Council discusses drug problem, possible banishments

by Dec 4, 2015Front Page0 comments





Discussion and debate over a resolution asking for the EBCI Attorney General to develop an Ordinance to banish and disenroll EBCI tribal members convicted of selling or trafficking drugs turned into a discussion on the overall drug issue on tribal lands.  The legislation was tabled during the regular Tribal Council Session on Thursday, Dec. 3 with the understanding that more discussion was needed on the subject from many sides including law enforcement, court, and recovery services.

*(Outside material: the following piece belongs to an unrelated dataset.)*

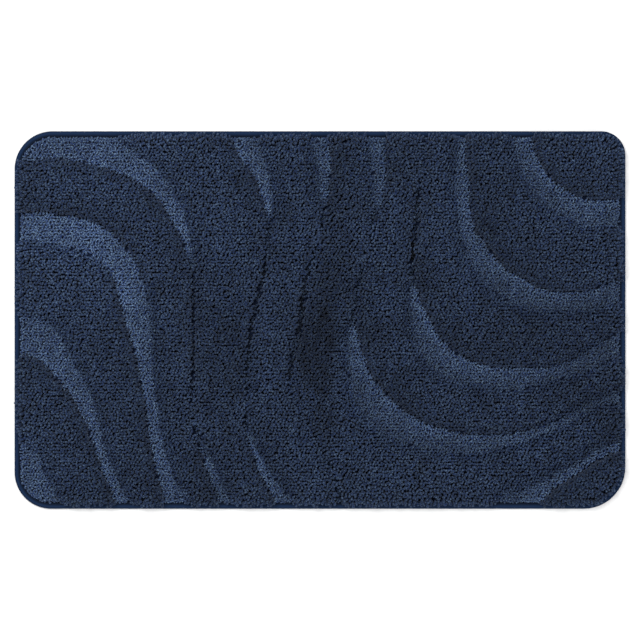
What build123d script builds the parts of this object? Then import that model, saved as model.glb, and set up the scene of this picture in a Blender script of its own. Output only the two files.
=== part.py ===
"""Tufted bath mat with a sculpted wave pattern, a taped edge and a rubber underside.

Sizes are in millimetres. The origin is on the floor under the middle of the mat, +X runs along its
long side, +Y across it and +Z up, with the pile on top. Each wave is one closed solid of pile.
"""

import os
from math import hypot

from build123d import *

# Overall size, over the binding
LENGTH = 805.0
WIDTH = 497.5

# Radius of each corner, anticlockwise from the one at +X, +Y
CORNERS = ((1, 1), (-1, 1), (-1, -1), (1, -1))
CORNER_RADII = (32.0, 50.0, 48.0, 55.0)

# Layers, from the floor up
BACKING_THICKNESS = 1.8
PRECOAT_THICKNESS = 0.5
CLOTH_THICKNESS = 0.7
LOW_PILE = 7.5
RAISED_PILE = 17.0
PRESSED_PILE = 2.4

# Binding tape, folded over the edge, with each flange measured in from the outer edge
TAPE_THICKNESS = 0.6
TAPE_FLOOR_GAP = 0.4
TOP_FLANGE = 8.2
UNDER_FLANGE = 11.0

# Seam through the tape, a margin in from the end of its top flange
SEAM_MARGIN = 1.6
STITCH_PITCH = 4.2
STITCH_LENGTH = 3.3
NEEDLE_THREAD = 0.45
BOBBIN_THREAD = 0.35

# Blank care label, caught under the tape near one corner of the underside
LABEL_WIDTH = 24.0
LABEL_LENGTH = 46.0
LABEL_THICKNESS = 0.4
LABEL_CAUGHT = 6.0
LABEL_FROM_MIDDLE = 300.0

# Clearances
LAYER_EDGE_CLEARANCE = 0.2
LABEL_CLEARANCE = 0.3
PILE_TO_TAPE = 0.8
PILE_OVER_THREAD = 0.15
WAVE_CLEARANCE = 0.3
REBATE_CLEARANCE = 0.3

# How far in from the mat's outer edge the raised pile that leans over the tape ends
OVERHANG_INSET = 1.8

# Heights worked out from the layers
backing_top = BACKING_THICKNESS
precoat_top = backing_top + PRECOAT_THICKNESS
cloth_top = precoat_top + CLOTH_THICKNESS
low_top = cloth_top + LOW_PILE
raised_top = cloth_top + RAISED_PILE
pressed_top = cloth_top + PRESSED_PILE
under_flange_top = TAPE_FLOOR_GAP + TAPE_THICKNESS
tape_top = pressed_top + TAPE_THICKNESS
ledge_bottom = tape_top + NEEDLE_THREAD + PILE_OVER_THREAD

# Insets from the outer edge worked out from the fold of the tape
fold_radius = (tape_top - TAPE_FLOOR_GAP) / 2
layer_inset = fold_radius + LAYER_EDGE_CLEARANCE
pile_inset = TOP_FLANGE + PILE_TO_TAPE

# The low waves run across the mat from edge to edge. Each is a list of stations along its middle line:
# x, y and the width there. The first and last stations lie outside the mat, so that a wave ends at its
# edge. Widths shrink to a slit where two raised waves close over the low one. The stations are drawn for
# a mat of the drawn size, and their places spread with the mat's own size.
DRAWN_LENGTH = 805.0
DRAWN_WIDTH = 497.5
LOW_WAVES = [
    [(-440, -183, 60), (-409, -188, 60), (-394, -198, 58), (-386, -214, 56), (-376, -236, 56),
     (-362, -264, 56)],
    [(-425, -20, 52), (-390, -22, 50), (-361, -32, 45), (-340, -60, 33), (-322, -86, 26), (-308, -112, 21),
     (-298, -140, 16), (-289, -170, 14), (-279, -198, 14), (-268, -222, 16), (-255, -262, 22)],
    [(-425, 122, 38), (-360, 121, 40), (-320, 114, 43), (-285, 98, 40), (-262, 74, 35), (-250, 44, 36),
     (-241, 5, 35), (-234, -35, 25), (-228, -75, 18), (-222, -110, 17), (-218, -145, 18), (-211, -180, 18),
     (-201, -212, 21), (-182, -262, 30)],
    [(-440, 235, 60), (-380, 236, 52), (-320, 234, 50), (-272, 217, 42), (-235, 196, 30), (-203, 164, 22),
     (-184, 128, 16), (-172, 92, 11), (-167, 60, 4), (-166, 0, 3), (-167, -60, 3), (-169, -110, 3),
     (-163, -145, 5), (-152, -174, 9), (-141, -202, 12), (-118, -262, 16)],
    [(-106, 264, 40), (-97, 240, 37), (-86, 212, 30), (-76, 188, 21), (-69, 160, 13), (-66, 130, 8),
     (-68, 105, 5), (-74, 62, 3), (-81, 32, 3.5), (-90, -8, 3.5), (-95, -50, 3), (-97, -95, 3.5),
     (-96, -130, 6), (-92, -155, 9), (-84, -176, 10), (-74, -198, 11), (-61, -220, 16), (-36, -264, 30)],
    [(-5, 264, 32), (-1, 240, 26), (5, 212, 19), (6, 185, 15), (5, 155, 9), (2, 125, 6), (-6, 98, 4),
     (-14, 70, 5), (-20, 45, 5), (-26, -5, 6), (-32, -33, 6), (-38, -60, 5), (-40, -84, 4), (-34, -108, 3.5),
     (-20, -131, 3.5), (-4, -151, 5), (8, -175, 5), (18, -202, 6), (26, -262, 9)],
    [(73, 264, 30), (75, 240, 24), (77, 215, 19), (79, 190, 17), (78, 165, 13), (74, 143, 8), (68, 122, 5),
     (60, 97, 4), (54, 70, 4), (50, 45, 5), (45, 18, 5), (43, -7, 9), (45, -32, 17), (49, -58, 25),
     (57, -86, 34), (73, -112, 41), (100, -136, 41), (135, -152, 34), (175, -161, 31), (215, -163, 24),
     (250, -158, 19), (285, -148, 14), (318, -135, 12), (345, -120, 12), (369, -107, 12), (395, -101, 15),
     (430, -97, 17)],
    [(143, 264, 10), (139, 235, 7), (134, 205, 5), (130, 175, 4), (127, 145, 4), (125, 118, 5), (123, 95, 5),
     (121, 70, 5), (121, 48, 8), (124, 28, 14), (130, 6, 22), (138, -17, 28), (152, -42, 35), (176, -61, 34),
     (206, -71, 29), (240, -78, 32), (273, -75, 28), (305, -70, 20), (335, -62, 23), (361, -49, 26),
     (387, -35, 29), (430, -22, 32)],
    [(187, 264, 12), (187, 238, 10), (187, 212, 13), (187, 188, 19), (188, 160, 20), (191, 132, 18),
     (198, 108, 22), (209, 86, 29), (227, 62, 34), (253, 42, 35), (286, 27, 31), (320, 24, 24), (352, 26, 26),
     (383, 35, 28), (430, 45, 30)],
    [(258, 266, 36), (266, 240, 26), (271, 215, 24), (283, 190, 28), (302, 168, 31), (328, 151, 33),
     (356, 142, 34), (387, 142, 33), (430, 150, 30)],
    [(430, -158, 18), (398, -166, 15), (375, -173, 12), (352, -186, 13), (328, -201, 15), (303, -216, 17),
     (284, -229, 24), (264, -244, 38), (240, -266, 50)],
]


def mat_outline(inset):
    """The mat's rounded outline, drawn smaller by an inset all round, added to the sketch that is open."""
    with BuildSketch() as outline:
        Rectangle(LENGTH - 2 * inset, WIDTH - 2 * inset)
        for (x, y), radius in zip(CORNERS, CORNER_RADII):
            corner = outline.vertices().sort_by_distance((x * LENGTH, y * WIDTH))[0]
            fillet(corner, radius - inset)
    return add(outline.sketch)


def wave_edge(stations, side, trim):
    """Points along one edge of a low wave, half its width from each station, less a trim."""
    spread = [(x * LENGTH / DRAWN_LENGTH, y * WIDTH / DRAWN_WIDTH, width) for x, y, width in stations]
    points = []
    for number, (x, y, width) in enumerate(spread):
        x_before, y_before, _ = spread[max(number - 1, 0)]
        x_after, y_after, _ = spread[min(number + 1, len(spread) - 1)]
        run = hypot(x_after - x_before, y_after - y_before)
        reach = side * (width / 2 - trim) / run
        points.append((x - reach * (y_after - y_before), y + reach * (x_after - x_before)))
    return points


def wave_plan(stations, trim=0.0):
    """The plan of one low wave between its two smooth edges."""
    with BuildSketch() as plan:
        with BuildLine():
            left = Spline(*wave_edge(stations, 1, trim))
            right = Spline(*wave_edge(stations, -1, trim))
            Line(left @ 0, right @ 0)
            Line(left @ 1, right @ 1)
        make_face()
    return plan.sketch


def finish_piece(builder, name):
    """Labels a finished piece and writes its file."""
    builder.part.label = name
    export_step(builder.part, f"parts/{name}.step")


os.makedirs("parts", exist_ok=True)

# Rubber backing: a sheet with a rebate all round for the tape and a pocket for the label
label_y = -WIDTH / 2 + UNDER_FLANGE - LABEL_CAUGHT + LABEL_LENGTH / 2
label_top = under_flange_top + LABEL_THICKNESS
rebate_inset = UNDER_FLANGE + REBATE_CLEARANCE

with BuildPart() as backing:
    with BuildSketch(Plane.XY):
        mat_outline(rebate_inset)
    extrude(amount=under_flange_top)
    with BuildSketch(Plane.XY.offset(under_flange_top)):
        mat_outline(layer_inset)
    extrude(amount=backing_top - under_flange_top)
    with BuildSketch(Plane.XY):
        with Locations((LABEL_FROM_MIDDLE, label_y)):
            Rectangle(LABEL_WIDTH + 2 * LABEL_CLEARANCE, LABEL_LENGTH + 2 * LABEL_CLEARANCE)
    extrude(amount=label_top, mode=Mode.SUBTRACT)
finish_piece(backing, "anti_slip_backing")

with BuildPart() as precoat:
    with BuildSketch(Plane.XY.offset(backing_top)):
        mat_outline(layer_inset)
    extrude(amount=PRECOAT_THICKNESS)
finish_piece(precoat, "latex_precoat")

with BuildPart() as cloth:
    with BuildSketch(Plane.XY.offset(precoat_top)):
        mat_outline(layer_inset)
    extrude(amount=CLOTH_THICKNESS)
finish_piece(cloth, "primary_cloth")

# The rim of the pile, pressed flat under the tape's upper flange
with BuildPart() as pressed_edge:
    with BuildSketch(Plane.XY.offset(cloth_top)):
        mat_outline(layer_inset)
        with BuildSketch(mode=Mode.SUBTRACT):
            mat_outline(pile_inset - WAVE_CLEARANCE)
    extrude(amount=PRESSED_PILE)
finish_piece(pressed_edge, "pressed_pile_edge")

# Binding tape: a U-shaped section with a round fold, carried round the mat's outline
with BuildSketch() as rim_plan:
    mat_outline(0)
rim = rim_plan.sketch.face().outer_wire()
rim_start = rim.position_at(0)
rim_direction = rim.tangent_at(0)
inward = Vector(0, 0, 1).cross(rim_direction)
if inward.dot(rim_start) > 0:
    rim_direction = -rim_direction
    inward = -inward
fold_height = TAPE_FLOOR_GAP + fold_radius

with BuildPart() as tape:
    with BuildSketch(Plane(origin=rim_start, x_dir=inward, z_dir=rim_direction)):
        with BuildLine():
            Line((UNDER_FLANGE, TAPE_FLOOR_GAP), (fold_radius, TAPE_FLOOR_GAP))
            ThreePointArc((fold_radius, TAPE_FLOOR_GAP), (0, fold_height), (fold_radius, tape_top))
            Line((fold_radius, tape_top), (TOP_FLANGE, tape_top))
            Line((TOP_FLANGE, tape_top), (TOP_FLANGE, pressed_top))
            Line((TOP_FLANGE, pressed_top), (fold_radius, pressed_top))
            ThreePointArc((fold_radius, pressed_top), (TAPE_THICKNESS, fold_height),
                          (fold_radius, under_flange_top))
            Line((fold_radius, under_flange_top), (UNDER_FLANGE, under_flange_top))
            Line((UNDER_FLANGE, under_flange_top), (UNDER_FLANGE, TAPE_FLOOR_GAP))
        make_face()
    sweep(path=rim)
finish_piece(tape, "binding_tape")

# Seam: a row of needle-thread stitches on the tape and of bobbin-thread stitches under it
with BuildSketch() as seam_plan:
    mat_outline(TOP_FLANGE - SEAM_MARGIN)
seam = seam_plan.sketch.face().outer_wire()
stitch_count = round(seam.length / STITCH_PITCH)
seams = [
    ("needle_stitches", NEEDLE_THREAD, tape_top + NEEDLE_THREAD / 2),
    ("bobbin_stitches", BOBBIN_THREAD, TAPE_FLOOR_GAP - BOBBIN_THREAD / 2),
]
for name, thread, height in seams:
    row = seam.moved(Location((0, 0, height)))
    places = [row.location_at((number + 0.5) / stitch_count) for number in range(stitch_count)]
    with BuildPart() as stitches:
        with Locations(*places):
            Cylinder(thread / 2, STITCH_LENGTH)
    finish_piece(stitches, name)

with BuildPart() as label:
    with BuildSketch(Plane.XY.offset(under_flange_top)):
        with Locations((LABEL_FROM_MIDDLE, label_y)):
            Rectangle(LABEL_WIDTH, LABEL_LENGTH)
    extrude(amount=LABEL_THICKNESS)
finish_piece(label, "care_label")

# Low waves of loop pile
for number, stations in enumerate(LOW_WAVES, start=1):
    with BuildPart() as low_wave:
        with BuildSketch(Plane.XY.offset(cloth_top)):
            mat_outline(pile_inset)
            add(wave_plan(stations, WAVE_CLEARANCE), mode=Mode.INTERSECT)
        extrude(amount=LOW_PILE)
    finish_piece(low_wave, f"low_wave_{number:02d}")

# Raised waves of cut pile: what the low waves leave of the mat, leaning out over the tape at the edge
with BuildSketch() as raised_plan:
    mat_outline(OVERHANG_INSET)
    for stations in LOW_WAVES:
        add(wave_plan(stations), mode=Mode.SUBTRACT)

for number, region in enumerate(raised_plan.sketch.faces().sort_by(Axis.X), start=1):
    with BuildPart() as raised_wave:
        with BuildSketch(Plane.XY.offset(cloth_top)):
            mat_outline(pile_inset)
            add(region, mode=Mode.INTERSECT)
        extrude(amount=ledge_bottom - cloth_top)
        with BuildSketch(Plane.XY.offset(ledge_bottom)):
            add(region)
        extrude(amount=raised_top - ledge_bottom)
    finish_piece(raised_wave, f"raised_wave_{number:02d}")
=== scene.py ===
"""Looks of a tufted bath mat: raised and low waves of single yarns, a taped edge and a rubber underside."""

import math

import bpy
import numpy as np
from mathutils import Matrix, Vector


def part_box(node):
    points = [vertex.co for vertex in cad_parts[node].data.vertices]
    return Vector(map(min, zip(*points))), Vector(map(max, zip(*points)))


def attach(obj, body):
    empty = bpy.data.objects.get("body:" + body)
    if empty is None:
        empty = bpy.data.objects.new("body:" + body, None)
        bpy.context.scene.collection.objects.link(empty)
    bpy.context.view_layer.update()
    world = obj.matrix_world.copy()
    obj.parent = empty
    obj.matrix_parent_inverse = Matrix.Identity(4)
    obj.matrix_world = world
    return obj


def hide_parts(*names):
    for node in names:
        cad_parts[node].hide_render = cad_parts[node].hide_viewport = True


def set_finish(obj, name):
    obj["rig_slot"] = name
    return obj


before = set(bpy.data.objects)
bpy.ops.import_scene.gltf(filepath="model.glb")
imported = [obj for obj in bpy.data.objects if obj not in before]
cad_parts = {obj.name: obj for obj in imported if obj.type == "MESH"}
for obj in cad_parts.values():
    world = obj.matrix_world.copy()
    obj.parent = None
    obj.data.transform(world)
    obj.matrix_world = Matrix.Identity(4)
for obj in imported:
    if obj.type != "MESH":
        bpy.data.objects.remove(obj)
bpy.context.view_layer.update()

bl_info = {
    "name": "Tufted Wave Bath Mat",
    "version": (1, 0, 0),
    "blender": (4, 5, 0),
    "location": "3D View > Sidebar > Bath Mat",
    "description": "Builds the pile, binding and layers of a tufted bath mat around its packed model",
    "category": "Add Mesh",
}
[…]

“In our community, we’ve had situations where young people have ended up in life-threatening situations because of addictions,” said Big Cove Rep. Teresa McCoy who introduced the legislation as a way to open the discussion and come up with possible solutions.  “We’ve buried many, many people.”

She added, “We have our own members…who sell hard drugs, and I think we need to take a stand and send a clear message throughout our communities.  If they are convicted of selling, then I think that they should be banished from our Indian land.”

Rep. McCoy emphasized that her legislation was not targeting those addicted to drugs, but rather, those selling drugs within the community.  “A person with addiction deserves compassion.  I’m not targeting or picking on anybody.  I’m trying to protect.”

EBCI Attorney General Hannah Smith related to Tribal Council that tribal members can already be banished (aka excluded) from tribal lands for drug trafficking and certain sexual offenses.

Birdtown Rep. Travis Smith said he is against the idea of disenrollment for drug offenders and related it could be a violation of the Indian Civil Rights Act.  “No matter what any of our enrolled members do, it doesn’t make them any less Cherokee.  I can’t go along looking at banishment or disenrollment.”

Cherokee County – Snowbird Rep. Adam Wachacha said some in his communities have offered the idea of garnishing per capita distributions of those convicted.  “Hit them in the wallet first before it gets to wiping away their identity through banishment.”

Yellowhill Rep. B. Ensley made the motion to table the legislation for further discussion and requested that a work session be held on the issue.  “I think we need to get the cops, the court, and everyone all in the same room.”

Peggy Hill, an EBCI tribal member from the Yellowhill Community, said she recently heard a new drug presentation by the Cherokee Indian Police Department.  “I went home afraid for our people.  I went home angry that we’ve allowed this to happen in our community.”

She said she is in favor of banishment.  “If they’re killing our people, I don’t think they need to be here.  We don’t need that kind of people here.”

Painttown Rep. Tommye Saunooke stated her opposition to banishment and disenrollment.  “This is their homeland.”

She said the tribe should work harder on recovery services available.  “We need to really concentrate on this long-term treatment center…it’s our responsibility, as the Eastern Band, to save these children.  We can’t banish them.  Let’s try to save these people.”

Big Cove Rep. Richard French echoed her sentiments, “We’ve got to help them.  We can’t turn our back on them.”